Extracted records
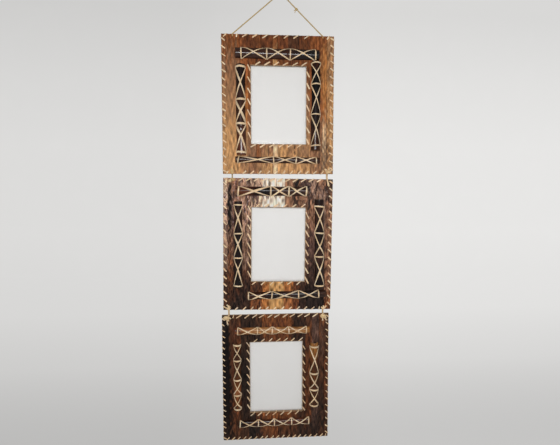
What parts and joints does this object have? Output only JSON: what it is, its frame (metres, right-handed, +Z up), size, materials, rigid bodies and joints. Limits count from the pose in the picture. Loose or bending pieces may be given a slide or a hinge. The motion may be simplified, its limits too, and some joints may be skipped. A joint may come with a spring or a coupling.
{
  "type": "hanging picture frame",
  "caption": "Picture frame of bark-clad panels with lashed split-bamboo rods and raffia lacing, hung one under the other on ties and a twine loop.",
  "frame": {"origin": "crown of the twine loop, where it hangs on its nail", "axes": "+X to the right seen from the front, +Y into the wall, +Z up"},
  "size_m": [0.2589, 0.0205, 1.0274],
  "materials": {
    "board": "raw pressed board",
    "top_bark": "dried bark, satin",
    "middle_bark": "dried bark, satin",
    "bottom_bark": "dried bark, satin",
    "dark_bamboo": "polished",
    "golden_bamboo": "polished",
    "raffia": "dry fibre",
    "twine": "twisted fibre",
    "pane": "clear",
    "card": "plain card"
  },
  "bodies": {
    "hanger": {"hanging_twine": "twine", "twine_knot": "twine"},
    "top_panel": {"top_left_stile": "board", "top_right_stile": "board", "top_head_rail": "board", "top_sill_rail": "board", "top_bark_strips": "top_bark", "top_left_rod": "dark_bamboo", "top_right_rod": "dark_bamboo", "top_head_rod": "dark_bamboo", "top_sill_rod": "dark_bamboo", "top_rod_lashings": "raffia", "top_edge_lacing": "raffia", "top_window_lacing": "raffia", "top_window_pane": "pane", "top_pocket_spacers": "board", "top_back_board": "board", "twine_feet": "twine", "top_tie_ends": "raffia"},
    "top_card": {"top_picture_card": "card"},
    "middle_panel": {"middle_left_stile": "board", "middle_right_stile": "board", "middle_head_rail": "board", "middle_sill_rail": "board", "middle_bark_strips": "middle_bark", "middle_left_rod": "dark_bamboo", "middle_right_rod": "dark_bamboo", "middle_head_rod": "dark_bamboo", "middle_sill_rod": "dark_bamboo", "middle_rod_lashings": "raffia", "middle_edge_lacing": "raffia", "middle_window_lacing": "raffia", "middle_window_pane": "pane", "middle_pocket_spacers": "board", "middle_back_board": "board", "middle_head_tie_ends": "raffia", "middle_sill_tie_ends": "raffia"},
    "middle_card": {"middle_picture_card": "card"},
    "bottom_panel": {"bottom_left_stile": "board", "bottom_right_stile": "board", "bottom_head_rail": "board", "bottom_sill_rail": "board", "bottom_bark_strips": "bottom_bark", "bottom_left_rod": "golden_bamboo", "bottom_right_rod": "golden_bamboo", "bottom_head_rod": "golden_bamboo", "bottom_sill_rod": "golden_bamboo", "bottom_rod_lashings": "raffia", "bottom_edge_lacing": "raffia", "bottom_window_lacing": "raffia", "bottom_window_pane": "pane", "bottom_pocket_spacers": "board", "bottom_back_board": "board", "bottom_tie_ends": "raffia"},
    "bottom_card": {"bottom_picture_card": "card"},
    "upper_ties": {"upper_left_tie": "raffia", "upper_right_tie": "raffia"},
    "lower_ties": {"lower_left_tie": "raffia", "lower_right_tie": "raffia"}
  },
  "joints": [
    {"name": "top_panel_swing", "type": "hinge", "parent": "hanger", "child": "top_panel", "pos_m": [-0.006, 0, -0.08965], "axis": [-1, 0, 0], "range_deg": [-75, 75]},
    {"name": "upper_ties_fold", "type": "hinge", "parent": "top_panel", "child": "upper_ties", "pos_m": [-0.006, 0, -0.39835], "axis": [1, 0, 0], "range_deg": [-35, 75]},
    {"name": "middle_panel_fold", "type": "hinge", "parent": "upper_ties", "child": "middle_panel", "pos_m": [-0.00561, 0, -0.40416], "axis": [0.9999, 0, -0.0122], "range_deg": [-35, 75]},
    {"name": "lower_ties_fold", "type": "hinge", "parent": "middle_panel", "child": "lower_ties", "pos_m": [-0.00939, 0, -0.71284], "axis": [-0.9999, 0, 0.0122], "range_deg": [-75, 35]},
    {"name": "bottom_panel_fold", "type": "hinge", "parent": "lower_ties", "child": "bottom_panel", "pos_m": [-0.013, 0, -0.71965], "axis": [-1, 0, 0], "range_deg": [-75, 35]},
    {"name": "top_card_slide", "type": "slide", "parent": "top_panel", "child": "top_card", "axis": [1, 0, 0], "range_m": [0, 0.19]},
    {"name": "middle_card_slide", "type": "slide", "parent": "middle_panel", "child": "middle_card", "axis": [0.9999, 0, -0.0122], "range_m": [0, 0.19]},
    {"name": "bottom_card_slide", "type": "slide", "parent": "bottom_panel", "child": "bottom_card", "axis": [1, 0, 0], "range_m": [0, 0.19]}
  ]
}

==

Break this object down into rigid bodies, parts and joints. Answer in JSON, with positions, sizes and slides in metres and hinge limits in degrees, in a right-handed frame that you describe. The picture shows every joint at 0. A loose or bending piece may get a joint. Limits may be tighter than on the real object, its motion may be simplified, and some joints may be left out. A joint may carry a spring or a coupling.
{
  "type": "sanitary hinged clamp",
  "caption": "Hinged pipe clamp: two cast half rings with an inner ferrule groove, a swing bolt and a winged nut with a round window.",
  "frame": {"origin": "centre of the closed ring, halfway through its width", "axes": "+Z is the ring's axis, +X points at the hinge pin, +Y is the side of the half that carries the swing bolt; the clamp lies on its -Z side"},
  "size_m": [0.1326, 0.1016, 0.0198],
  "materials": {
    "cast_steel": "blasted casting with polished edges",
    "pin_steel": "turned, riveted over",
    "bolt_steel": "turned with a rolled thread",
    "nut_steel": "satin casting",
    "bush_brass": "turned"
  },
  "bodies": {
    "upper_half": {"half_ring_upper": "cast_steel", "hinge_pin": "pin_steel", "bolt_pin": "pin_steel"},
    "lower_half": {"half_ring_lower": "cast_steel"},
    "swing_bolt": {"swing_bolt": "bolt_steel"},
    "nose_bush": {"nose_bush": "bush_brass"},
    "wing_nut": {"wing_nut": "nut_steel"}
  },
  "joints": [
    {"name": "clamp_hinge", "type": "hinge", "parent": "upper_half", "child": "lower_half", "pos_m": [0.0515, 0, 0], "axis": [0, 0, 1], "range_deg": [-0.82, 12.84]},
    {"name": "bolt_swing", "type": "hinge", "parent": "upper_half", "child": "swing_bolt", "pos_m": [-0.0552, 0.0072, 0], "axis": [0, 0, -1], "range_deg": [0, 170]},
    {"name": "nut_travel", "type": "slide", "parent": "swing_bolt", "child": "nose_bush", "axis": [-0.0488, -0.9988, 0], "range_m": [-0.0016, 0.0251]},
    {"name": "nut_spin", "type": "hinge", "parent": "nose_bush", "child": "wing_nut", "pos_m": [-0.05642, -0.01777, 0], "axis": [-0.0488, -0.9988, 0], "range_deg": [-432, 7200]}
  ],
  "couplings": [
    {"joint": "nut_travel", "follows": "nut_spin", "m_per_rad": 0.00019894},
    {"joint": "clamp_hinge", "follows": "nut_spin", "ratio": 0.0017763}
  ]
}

_Exercise instructions_
Every line of the listing that holds "into" should be found and copied.

_Exercise answer_
  "frame": {"origin": "crown of the twine loop, where it hangs on its nail", "axes": "+X to the right seen from the front, +Y into the wall, +Z up"},
Break this object down into rigid bodies, parts and joints. Answer in JSON, with positions, sizes and slides in metres and hinge limits in degrees, in a right-handed frame that you describe. The picture shows every joint at 0. A loose or bending piece may get a joint. Limits may be tighter than on the real object, its motion may be simplified, and some joints may be left out. A joint may carry a spring or a coupling.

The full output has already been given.